> [Goal] Repeat every line below exactly, word for word.
START
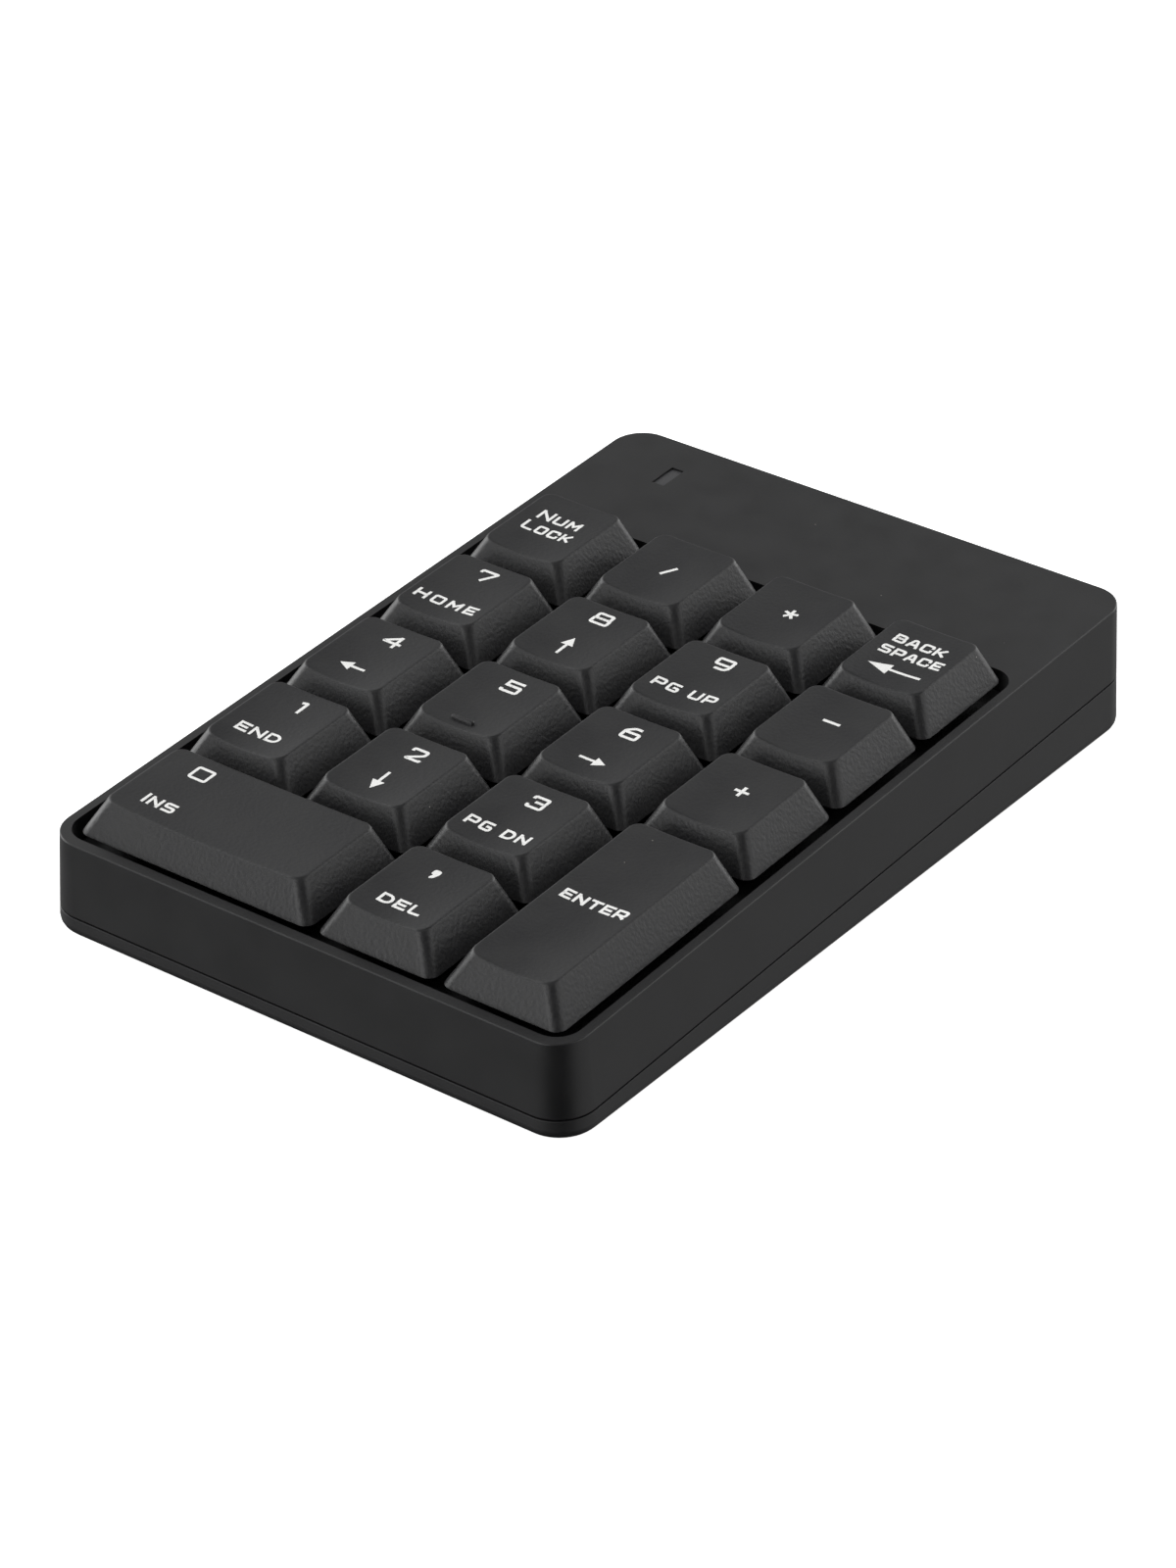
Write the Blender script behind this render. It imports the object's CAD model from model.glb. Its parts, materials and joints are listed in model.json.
"""Looks of a wireless numeric keypad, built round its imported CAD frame.

Lengths in the classes are millimetres. Points are carried on the deck, the case's sloped top: x runs
across, s runs up the slope from the front face, and n stands square to the deck, 0 on the deck itself.
"""
import enum
import json
import logging
import math
from collections.abc import Callable, Iterator
from contextlib import contextmanager
from dataclasses import dataclass

import bmesh
import bpy
import numpy as np
from mathutils import Matrix, Vector
from mathutils.bvhtree import BVHTree

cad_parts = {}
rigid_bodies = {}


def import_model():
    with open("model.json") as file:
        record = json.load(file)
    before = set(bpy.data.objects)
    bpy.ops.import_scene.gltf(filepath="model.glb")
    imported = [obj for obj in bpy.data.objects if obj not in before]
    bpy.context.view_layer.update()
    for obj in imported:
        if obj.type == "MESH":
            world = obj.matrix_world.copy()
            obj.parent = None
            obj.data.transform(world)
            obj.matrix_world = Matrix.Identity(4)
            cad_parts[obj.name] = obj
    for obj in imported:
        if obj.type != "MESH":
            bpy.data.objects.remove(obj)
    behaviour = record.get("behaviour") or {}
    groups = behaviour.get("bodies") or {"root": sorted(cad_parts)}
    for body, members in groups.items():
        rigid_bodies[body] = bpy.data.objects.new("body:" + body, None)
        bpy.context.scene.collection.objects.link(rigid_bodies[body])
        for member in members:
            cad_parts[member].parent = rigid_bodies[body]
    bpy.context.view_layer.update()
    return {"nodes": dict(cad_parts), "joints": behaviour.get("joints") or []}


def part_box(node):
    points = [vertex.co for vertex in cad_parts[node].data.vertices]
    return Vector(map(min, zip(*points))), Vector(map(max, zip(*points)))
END
> [Problem solution]
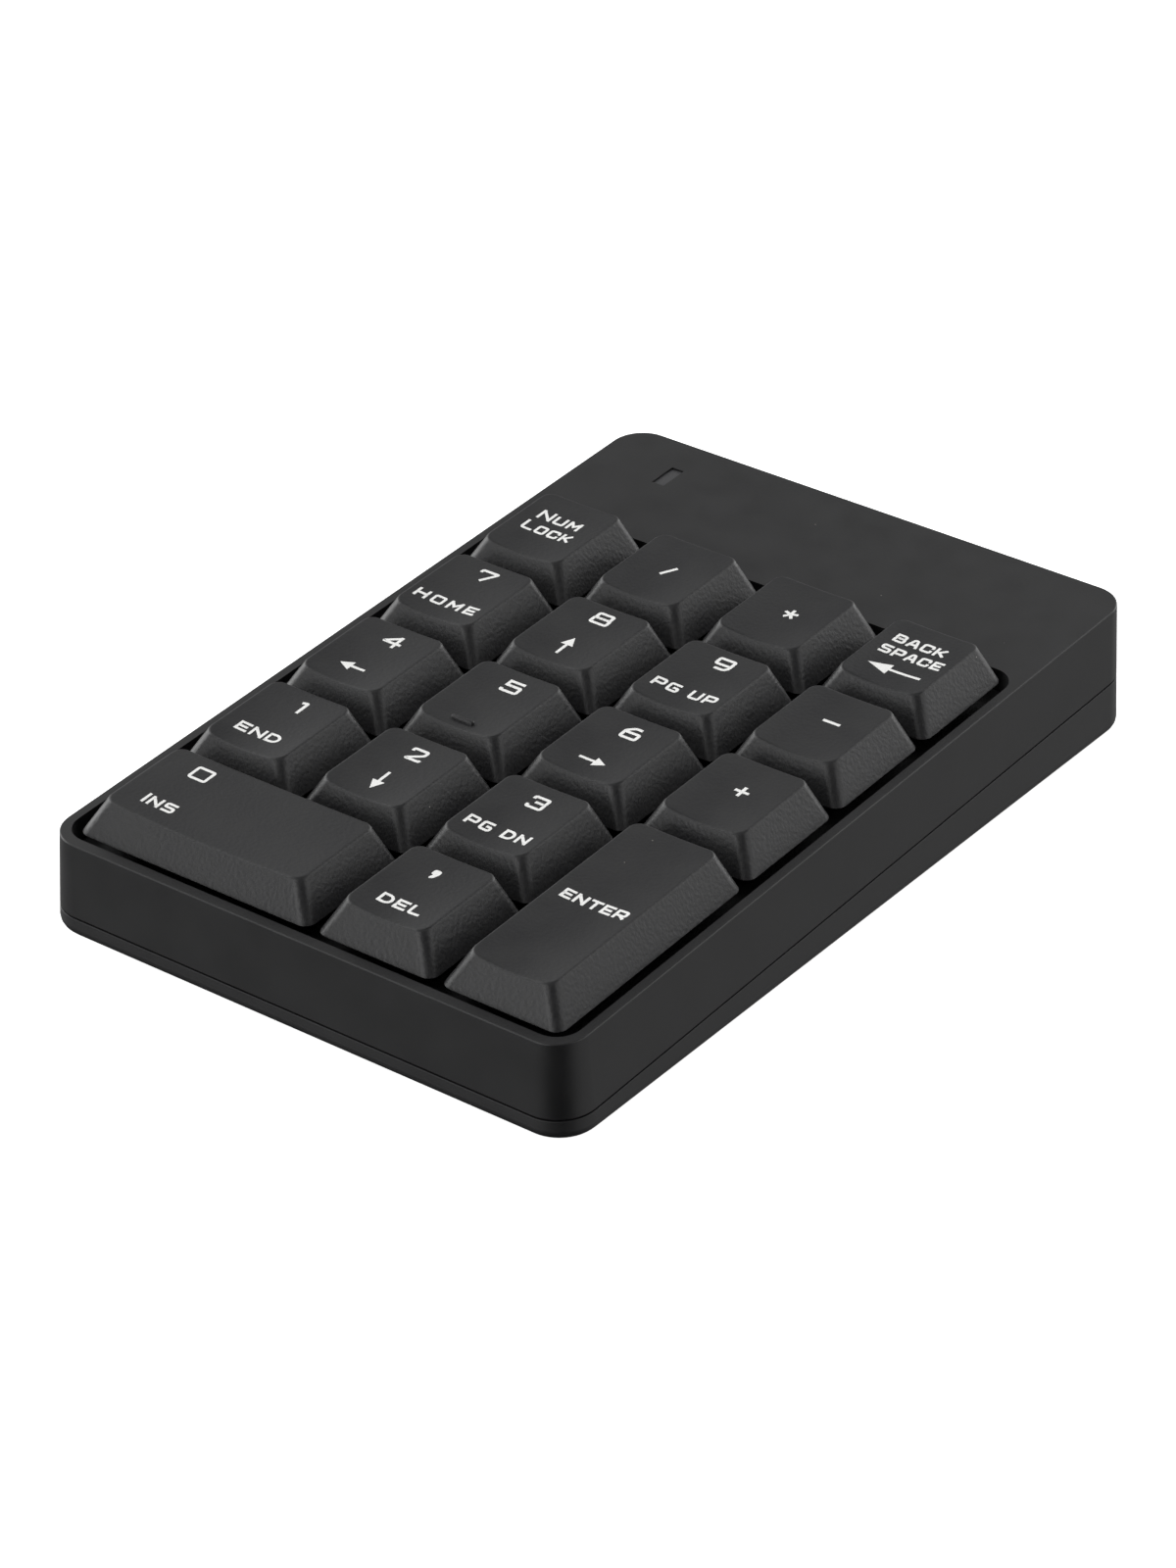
Write the Blender script behind this render. It imports the object's CAD model from model.glb. Its parts, materials and joints are listed in model.json.
"""Looks of a wireless numeric keypad, built round its imported CAD frame.

Lengths in the classes are millimetres. Points are carried on the deck, the case's sloped top: x runs
across, s runs up the slope from the front face, and n stands square to the deck, 0 on the deck itself.
"""
import enum
import json
import logging
import math
from collections.abc import Callable, Iterator
from contextlib import contextmanager
from dataclasses import dataclass

import bmesh
import bpy
import numpy as np
from mathutils import Matrix, Vector
from mathutils.bvhtree import BVHTree

cad_parts = {}
rigid_bodies = {}


def import_model():
    with open("model.json") as file:
        record = json.load(file)
    before = set(bpy.data.objects)
    bpy.ops.import_scene.gltf(filepath="model.glb")
    imported = [obj for obj in bpy.data.objects if obj not in before]
    bpy.context.view_layer.update()
    for obj in imported:
        if obj.type == "MESH":
            world = obj.matrix_world.copy()
            obj.parent = None
            obj.data.transform(world)
            obj.matrix_world = Matrix.Identity(4)
            cad_parts[obj.name] = obj
    for obj in imported:
        if obj.type != "MESH":
            bpy.data.objects.remove(obj)
    behaviour = record.get("behaviour") or {}
    groups = behaviour.get("bodies") or {"root": sorted(cad_parts)}
    for body, members in groups.items():
        rigid_bodies[body] = bpy.data.objects.new("body:" + body, None)
        bpy.context.scene.collection.objects.link(rigid_bodies[body])
        for member in members:
            cad_parts[member].parent = rigid_bodies[body]
    bpy.context.view_layer.update()
    return {"nodes": dict(cad_parts), "joints": behaviour.get("joints") or []}


def part_box(node):
    points = [vertex.co for vertex in cad_parts[node].data.vertices]
    return Vector(map(min, zip(*points))), Vector(map(max, zip(*points)))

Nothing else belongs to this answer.